Why High-Fidelity Foliage Breaks the Stream
Video compression works by predicting motion and saving only the changes between frames. It is a brilliant system for a talking head or a slow pan, but it falls apart when faced with chaotic, high-frequency detail. Modern foliage is essentially visual noise to a compressor. Every leaf fluttering in the wind requires data, and when the bitrate isn’t high enough to handle that information, the algorithm panics. Instead of rendering crisp edges, it starts averaging the pixels, turning a intricate tree into a muddy, green blob of artifacting.
This phenomenon creates that “deep-fried” aesthetic where fine textures dissolve into blocky messes the moment movement enters the frame. It is particularly noticeable in open-world games where the draw distance is massive. You might have a stunning mountain range in the background, but the bush in the foreground looks like it is melting. It is not just annoying; it actively breaks the aesthetic immersion the designers worked so hard to achieve. The artistic intent is being lost in translation, replaced by digital smear.

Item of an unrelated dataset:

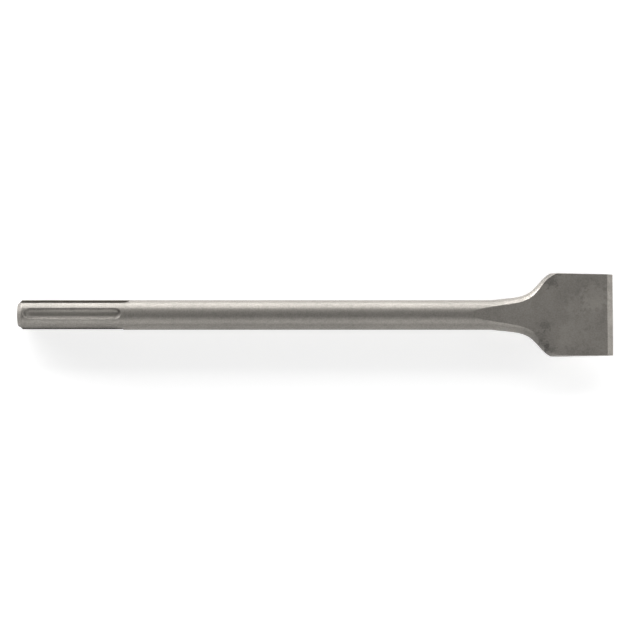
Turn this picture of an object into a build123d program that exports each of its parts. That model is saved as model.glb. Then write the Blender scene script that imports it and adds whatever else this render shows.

The Bitrate Illusion and the 8K Myth
There has been a persistent theory circulating that uploading in 8K and viewing in 1080p can bypass these compression limits. The logic seems sound—higher source resolution should mean more data for the downscaled stream, right? Unfortunately, that is not how modern streaming platforms handle their pipelines. The platform’s encoder will often ignore the high-resolution source data and simply switch to a pre-existing lower bitrate stream to save bandwidth, rendering the extra effort useless.
Even when the platform does respect the higher resolution, the problem persists because bitrate is the bottleneck, not resolution. You can have a 16K video file, but if it is compressed at 10Mbps, the fine details in the foliage will still be destroyed. The obsession with resolution numbers is distracting from the real metric that matters: data rate. We are chasing pixel counts while starving the actual visual information that makes those pixels worth looking at. It is like putting high-octane fuel in a car with a clogged fuel filter—the potential is there, but the delivery system is choking.
Ghosting, Smearing, and the BVH Confusion
Sometimes, the visual degradation is so severe it looks like a rendering error. You might see ghosting effects or strange smearing around moving objects and assume the game engine has a bug with its Bounding Volume Hierarchy (BVH) structure or occlusion culling. It is a reasonable assumption—seeing a character move and leave a trail of visual artifacts behind them looks like a failure in the game’s code. However, more often than not, this is purely a compression artifact known as ghosting, caused by the video stream struggling to reconcile fast motion with a low data budget.
It is a gross look, honestly. Seeing a “next-gen” game reduced to a smeary, artifact-ridden video does a massive disservice to the art team. When a game looks like a “remaster mod” from five years ago, it is usually not the game’s fault. It is the stream aggressively mangling the image to fit it through the internet pipe. This creates a false narrative about the game’s performance and visual quality. Viewers judge the optimization based on a corrupted version of the product.
Nanite and the New Standard of Detail
We are on the precipice of a new era with technologies like Nanite in Unreal Engine, which allows for cinematic-quality geometry to be rendered in real-time. Nanite foliage is incredibly dense and detailed, offering a level of realism we have never had before. But this detail is the enemy of current streaming codecs. The more intricate the geometry, the harder the encoder has to work to preserve it. As we move forward, the gap between what is rendered on a local machine and what is seen on a streaming platform is only going to widen.
This creates a bizarre paradox where games are looking better than ever, but footage of them looks worse. The fidelity is there, but the transmission method is regressive. We are trying to view 2026-level graphics through a 2015-era compression lens. It is frustrating for designers who pour their soul into minute details—like the way light filters through a leaf—only to see that detail averaged out into a blurry green square by the time it reaches the audience.
The Reality Check: You Have to Play to Believe
Ultimately, you cannot trust a compressed video stream to give you the truth about a game’s visual fidelity. The “smear” you see on screen is a lie told by bandwidth limitations. If you want to see the BVH structure working correctly, if you want to see the ghosting disappear and the textures resolve into crisp reality, you have to experience the engine running locally. The beauty of modern design is fragile; it does not survive the transition to low-bitrate streaming intact.
The takeaway here is not that streaming is useless, but that it has become a poor representative of high-end visual art. We need to adjust our expectations and stop judging graphical fidelity based on a distorted mirror. The technology is beautiful, the performance is there, but the window we are looking through is dirty. Until streaming infrastructure catches up with rendering technology, the only way to truly appreciate the artistry is to run it yourself.